- Based on: Pirate's Passage by William Gilkerson
- Written by: Brad Peyton; Donald Sutherland;
- Directed by: Mike Barth; Jamie Gallant;
- Starring: Donald Sutherland; Gage Munroe; Carrie-Anne Moss;
- Music by: Andrew Lockington
- Country of origin: Canada
- Original language: English

Production
- Producers: Brad Peyton; Donald Sutherland;
- Editors: Jef Harris; Paul Neumann;
- Running time: 88 minutes
- Production companies: Martin's River Ink; PiP Animation Services;

Original release
- Network: CBC Television
- Release: 4 January 2015

= Pirate's Passage =

2015 Canadian animated adventure film

Pirate's Passage is a 2015 Canadian animated adventure film based on the 2006 children's book of the same name by William Gilkerson. It premiered on CBC Television on 4 January 2015.

==Plot==
The story is set in 1952 in the fictional community of Grey Rocks, Nova Scotia, where 12-year-old Jim faces bullying at school. His widowed mother runs a local inn, which is facing a takeover by a wealthy family. Sea captain Charles Johnson appears to assist Jim and his mother through their struggles. However, Johnson appears to be a pirate who supposedly died two centuries ago.

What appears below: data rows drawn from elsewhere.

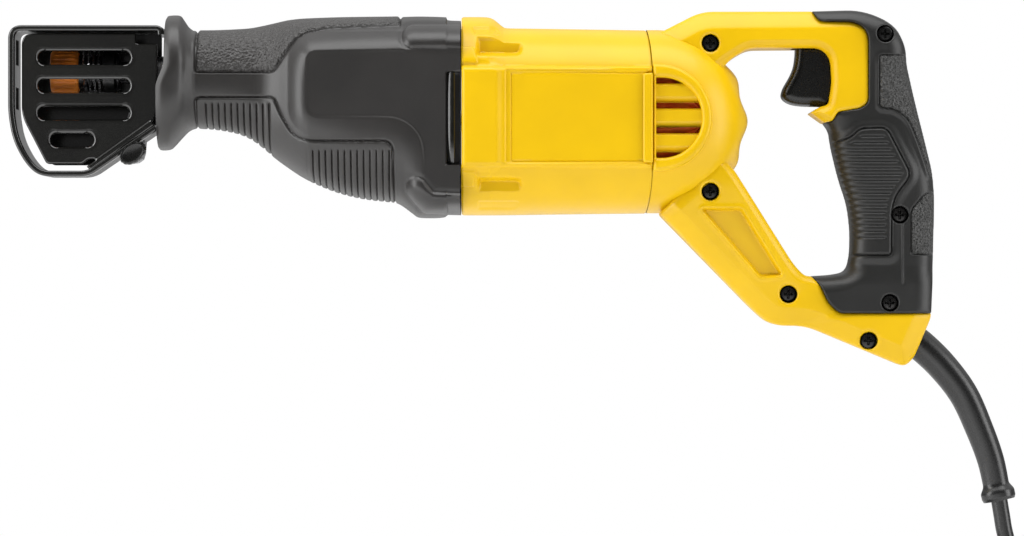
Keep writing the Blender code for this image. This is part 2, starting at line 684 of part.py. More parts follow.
# ---------------------------------------------------------------- handle
YELLOW_OUTLINE = (
    # x, z and corner radius, from the top of the motor end, clockwise
    (-93.0, 79.0, 0), (-90.6, 86.2, 4), (-36.7, 86.8, 0), (-33.1, 81.7, 1), (-15.5, 81.4, 3),
    (-9.8, 77.2, 3), (-9.8, 42.4, 2), (-13.6, 39.6, 2), (-24.4, 38.2, 2), (-27.4, 33.9, 1),
    (-31.2, 33.2, 1), (-37.8, 37.0, 1), (-32.2, 40.6, 1), (-28.2, 40.9, 0), (-28.2, 68.8, 0),
    (-66.8, 68.8, 6), (-77.5, 62.5, 4), (-84.0, 33.4, 0), (-76.0, 10.7, 3), (-44.6, -38.6, 4),
    (-40.4, -41.6, 2), (-36.8, -42.2, 0), (-32.7, -46.9, 2), (-28.9, -55.0, 3), (-23.4, -60.1, 3),
    (20.0, -60.1, 1), (20.3, -62.5, 1), (12.4, -81.4, 3), (7.3, -85.7, 2), (-41.2, -65.8, 5),
    (-52.8, -65.6, 5), (-64.9, -58.6, 5), (-104.0, -18.0, 0), (-104.0, 60.0, 0),
)
GRIP_OUTLINE = (
    (-36.2, 86.9, 0), (-12.5, 87.1, 4), (3.4, 79.2, 6), (8.7, 68.0, 4), (9.2, 60.0, 4), (13.3, 42.6, 6),
    (18.4, 22.8, 6), (21.8, 8.0, 6), (22.8, -10.0, 8), (21.6, -40.0, 6), (21.3, -57.0, 2),
    (19.4, -59.7, 0), (-23.2, -59.7, 2), (-28.5, -54.8, 3), (-32.3, -46.7, 2), (-36.2, -41.7, 0),
    (-24.2, -40.9, 5), (-17.9, -33.5, 5), (-17.4, -23.3, 5), (-19.4, -6.8, 5), (-24.0, 6.0, 5),
    (-27.1, 21.8, 5), (-30.3, 32.8, 1), (-27.0, 33.6, 1), (-24.0, 37.8, 2), (-13.4, 39.2, 2),
    (-9.4, 42.2, 2), (-9.4, 77.4, 3), (-15.3, 81.8, 3), (-32.8, 82.1, 1),
)
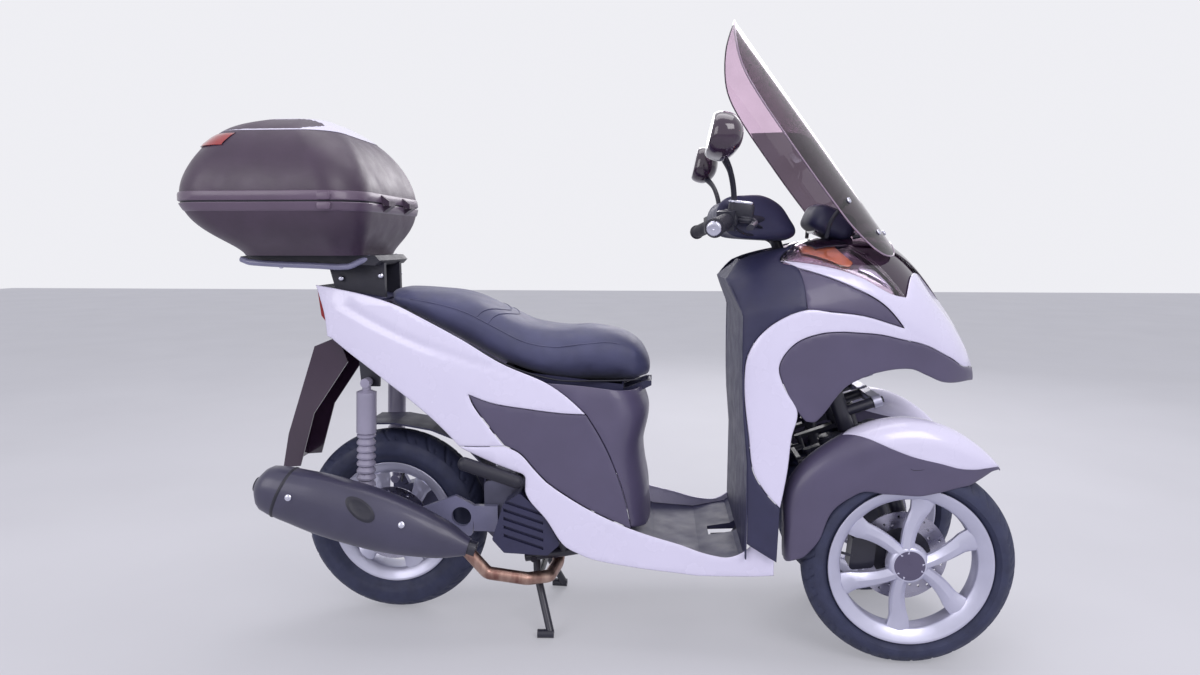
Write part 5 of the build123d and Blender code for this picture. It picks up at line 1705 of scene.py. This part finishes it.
def world():
    sky = bpy.data.worlds.new("world")
    bpy.context.scene.world = sky
    sky.use_nodes = True
    tree = sky.node_tree
    back = tree.nodes["Background"]
    back.inputs["Color"].default_value = (0.80, 0.80, 0.92, 1)
    back.inputs["Strength"].default_value = 0.62
    pale = tree.nodes.new("ShaderNodeBackground")
    pale.inputs["Color"].default_value = (0.86, 0.86, 0.9, 1)
    pale.inputs["Strength"].default_value = 1.0
    mix = tree.nodes.new("ShaderNodeMixShader")
    tree.links.new(background_rays(tree), mix.inputs["Fac"])
    tree.links.new(back.outputs[0], mix.inputs[1])
    tree.links.new(pale.outputs[0], mix.inputs[2])
    tree.links.new(mix.outputs[0], tree.nodes["World Output"].inputs["Surface"])


def floor_paint():
    ground = Finish("floor_paint").colour((0.62, 0.62, 0.66), 0.03, 1.2).gloss(0.6, 0.75, 2)
    glow = ground.node("ShaderNodeEmission", Strength=1.0)
    glow.inputs["Color"].default_value = (0.66, 0.66, 0.71, 1)
    part = ground.node("ShaderNodeMath", operation="MULTIPLY")
    part.inputs[1].default_value = FLOOR_GLOW
    blend = ground.tree.nodes.new("ShaderNodeMixShader")
    ground.link(background_rays(ground.tree), part.inputs[0])
    ground.link(part.outputs[0], blend.inputs["Fac"])
    ground.link(ground.shader.outputs[0], blend.inputs[1])
    ground.link(glow.outputs[0], blend.inputs[2])
    ground.link(blend.outputs[0], ground.tree.nodes["Material Output"].inputs["Surface"])
    return ground.material


def floor():
    row = FLOOR_CELLS + 1
    step = 2 * FLOOR_HALF / FLOOR_CELLS
    verts = [(-FLOOR_HALF + step * i, -FLOOR_HALF + step * j, 0) for i in range(row) for j in range(row)]
    corners = [i * row + j for i in range(FLOOR_CELLS) for j in range(FLOOR_CELLS)]
    faces = [(a, a + row, a + row + 1, a + 1) for a in corners]
    ground = bpy.data.objects.new("floor", mesh_of("floor", verts, faces))
    bpy.context.scene.collection.objects.link(ground)
    ground.data.materials.append(floor_paint())


def lamps():
    for name, place, target, width, height, power in LAMPS:
        light = bpy.data.lights.new(name, "AREA")
        light.shape = "RECTANGLE"
        light.size, light.size_y = width, height
        light.energy = power
        light.color = (1.0, 0.97, 1.0)
        lamp = bpy.data.objects.new(name, light)
        bpy.context.scene.collection.objects.link(lamp)
        lamp.location = place
        lamp.rotation_euler = (Vector(target) - Vector(place)).to_track_quat("-Z", "Y").to_euler()


def stage():
    camera()
    world()
    floor()
    lamps()
    bpy.context.scene.view_settings.view_transform = "Standard"


# The whole part

stage()
dress_cad()
front_panels()
rear_panels()
tyres()
rims()
fenders()
seat()
mirrors()
screen()
bars()
bar_cover()
silencer()
top_box()
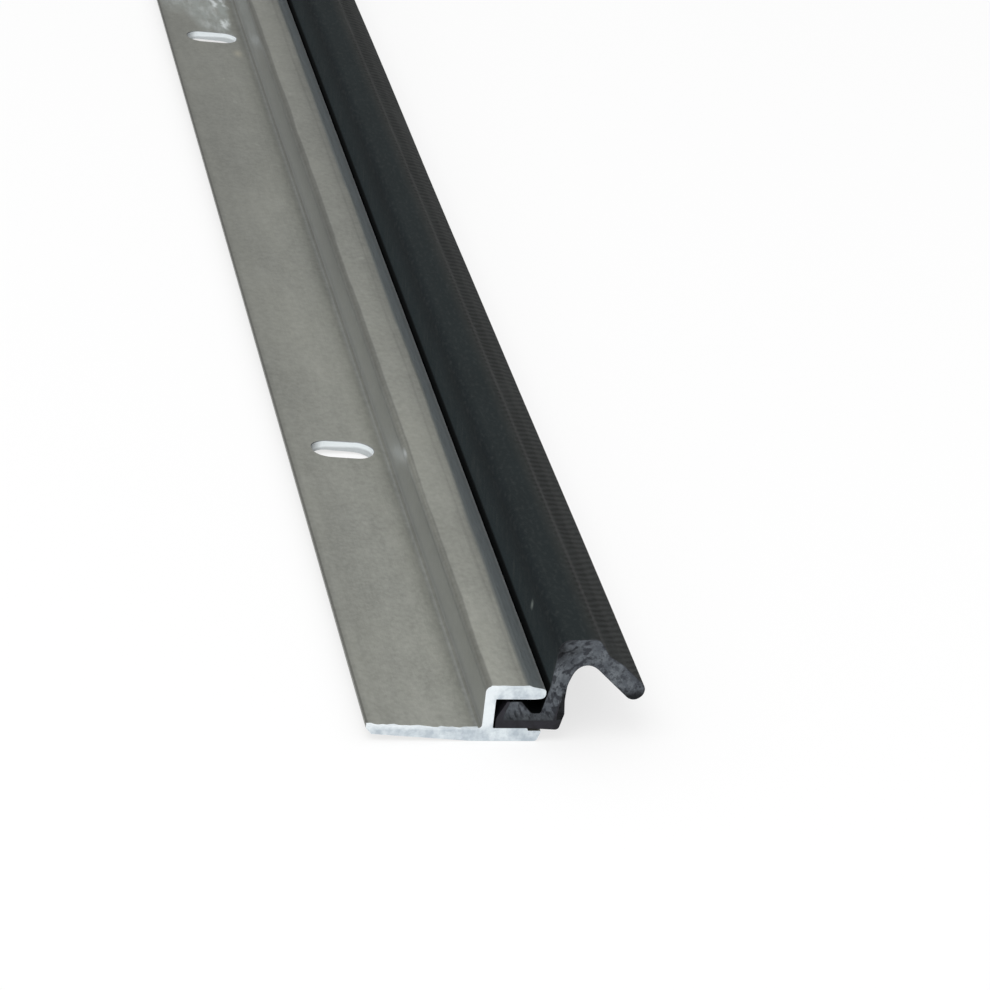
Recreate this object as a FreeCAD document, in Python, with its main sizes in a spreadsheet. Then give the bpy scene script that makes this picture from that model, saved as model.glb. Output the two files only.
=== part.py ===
import FreeCAD, Part
import Sketcher
import math
import os
import re

# Door weatherstrip: an extruded aluminium carrier whose channel grips an extruded sponge seal.
# X runs across the strip, from the leg that is screwed down to the lip that meets the door,
# Y runs along its length and Z stands up off its flat back.
# The section is drawn with its corner at the leg's free edge and then centred on the strip.

SIZES = {
    # Length and screw slots
    "strip_length": 914.4,
    "slot_length": 7.94,
    "slot_width": 4.76,
    "slot_inset": 7.3,
    "slot_pitch": 152.4,
    "first_slot": 70.3,
    # Leg that lies on the door stop, thinned and lifted a little towards its free edge
    "leg_width": 13.1,
    "leg_edge_thickness": 1.17,
    "leg_edge_lift": 0.88,
    "leg_edge_bevel": 0.7,
    "leg_top_level": 4.1,
    "leg_back_level": 1.1,
    # Channel that grips the seal
    "back_thickness": 1.64,
    "web_thickness": 1.25,
    "channel_height": 3.7,
    "flange_thickness": 1.64,
    "flange_reach": 5.6,
    "flange_bevel_length": 1.9,
    "flange_bevel_drop": 0.38,
    "flange_relief_length": 1.2,
    "flange_relief_rise": 0.15,
    "ledge_reach": 5.58,
    "ledge_step_length": 1.5,
    "ledge_step_depth": 0.32,
    "ledge_undercut": 0.45,
    # Rounded corners of the carrier
    "web_top_radius": 0.75,
    "web_foot_radius": 0.4,
    "flange_tip_radius": 0.55,
    "ledge_radius": 0.4,
    "sharp_edge_radius": 0.12,
    # Firm strip along the seal's foot
    "nose_clearance": 0.25,
    "anchor_thickness": 1.0,
    "nose_shoulder_height": 1.2,
    "nose_height": 3.34,
    "nose_lean": 1.08,
    "nose_wall": 0.84,
    "nose_inner_rise": 0.4,
    "nose_end": 0.3,
    "nose_radius": 1.2,
    "heel_drop": 0.18,
    "heel_reach": 0.34,
    "heel_radius": 0.45,
    "fin_height": 2.85,
    "fin_width": 0.28,
    "fin_cover": 0.48,
    "fin_lean": 0.57,
    # Sponge foot inside the channel
    "hump_clearance": 0.3,
    "hump_start": 1.75,
    "hump_width": 0.9,
    "hump_radius": 0.3,
    "valley_height": 1.92,
    "valley_start": 3.95,
    "valley_radius": 0.3,
    # Stem that climbs past the flange, with the arch and the lip
    "stem_gap": 0.4,
    "stem_foot_tuck": 0.76,
    "stem_head_lean": 0.53,
    "stem_thickness": 1.83,
    "stem_knee_radius": 8.0,
    "heel_height": 1.86,
    "heel_bulge": 0.16,
    "heel_bulge_radius": 0.3,
    "waist_height": 3.56,
    "arch_foot_height": 5.56,
    "arch_foot_lean": 0.08,
    "waist_radius": 3.0,
    "crown_height": 13.04,
    "crown_fall": 0.2,
    "crown_reach": 4.98,
    "crown_radius": 1.0,
    "shoulder_radius": 1.25,
    "arch_reach": 1.44,
    "arch_height": 11.0,
    "arch_radius": 1.85,
    # Lip, hollowed a little at its root and straight towards its rounded end
    "lip_root_reach": 1.43,
    "lip_root_drop": 2.2,
    "lip_root_radius": 1.5,
    "lip_bend_reach": 1.65,
    "lip_bend_drop": 0.99,
    "lip_bend_radius": 3.0,
    "lip_slope": 43.0,
    "lip_length": 4.65,
    "lip_thickness": 2.4,
    "lip_round": 0.49,
}

# Places that several corners share, from the sizes above
WEB_INNER = "(leg_width + web_thickness)"
FLANGE_TIP = "(leg_width + web_thickness + flange_reach)"
LEDGE_TIP = "(leg_width + web_thickness + ledge_reach)"
STEP = f"({LEDGE_TIP} - ledge_step_length - ledge_step_depth / 2)"
FLANGE_UNDER = "(back_thickness + channel_height)"
FLANGE_TOP = "(back_thickness + channel_height + flange_thickness)"
FOOT = f"({WEB_INNER} + nose_clearance)"
ANCHOR_TOP = "(back_thickness + anchor_thickness)"
HUMP_TOP = f"({FLANGE_UNDER} - hump_clearance)"
VALLEY = "(back_thickness + valley_height)"
STEM = f"({FLANGE_TIP} + stem_gap)"
WAIST = f"({STEM} + stem_thickness)"
HEEL = f"({WAIST} + heel_bulge)"
CROWN = f"({STEM} + crown_reach)"
LIP_ROOT_X = f"({CROWN} + lip_root_reach)"
LIP_ROOT_Z = "(crown_height - lip_root_drop)"
LIP_BEND_X = f"({LIP_ROOT_X} + lip_bend_reach)"
LIP_BEND_Z = f"({LIP_ROOT_Z} - lip_bend_drop)"
LIP_END_X = f"({LIP_BEND_X} + lip_length * cos(lip_slope))"
LIP_END_Z = f"({LIP_BEND_Z} - lip_length * sin(lip_slope))"
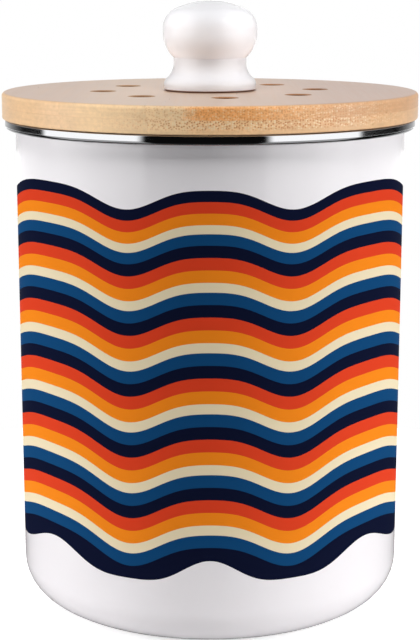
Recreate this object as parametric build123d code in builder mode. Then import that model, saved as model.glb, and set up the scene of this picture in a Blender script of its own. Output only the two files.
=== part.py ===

The story is based on William Gilkerson's book Pirate's Passage, which won the 2006 Governor General's Award for English-language children's literature.

==Voice Cast==
- Donald Sutherland as Captain Charles Johnson
- Gage Munroe as Jim Hawkins
- Carrie-Anne Moss as Kerstin Hawkins
- Megan Follows as Meg O’Leary
- Kim Coates as Roy Moehner
- Colm Feore as Corporal Robin Hawkins
- Gordon Pinsent as Harry Freelove, The Barber
- Paul Gross as John Rackham
- Rossif Sutherland as Klaus Moehner
- Terry Haig as Mr. Herkes

==Production==
Pirate's Passage was produced and written by Sutherland and Brad Peyton through Sutherland's production company Martin's River Ink and the studios of PiP Animation Services.

Tandem Communications distributes the film outside of Canada.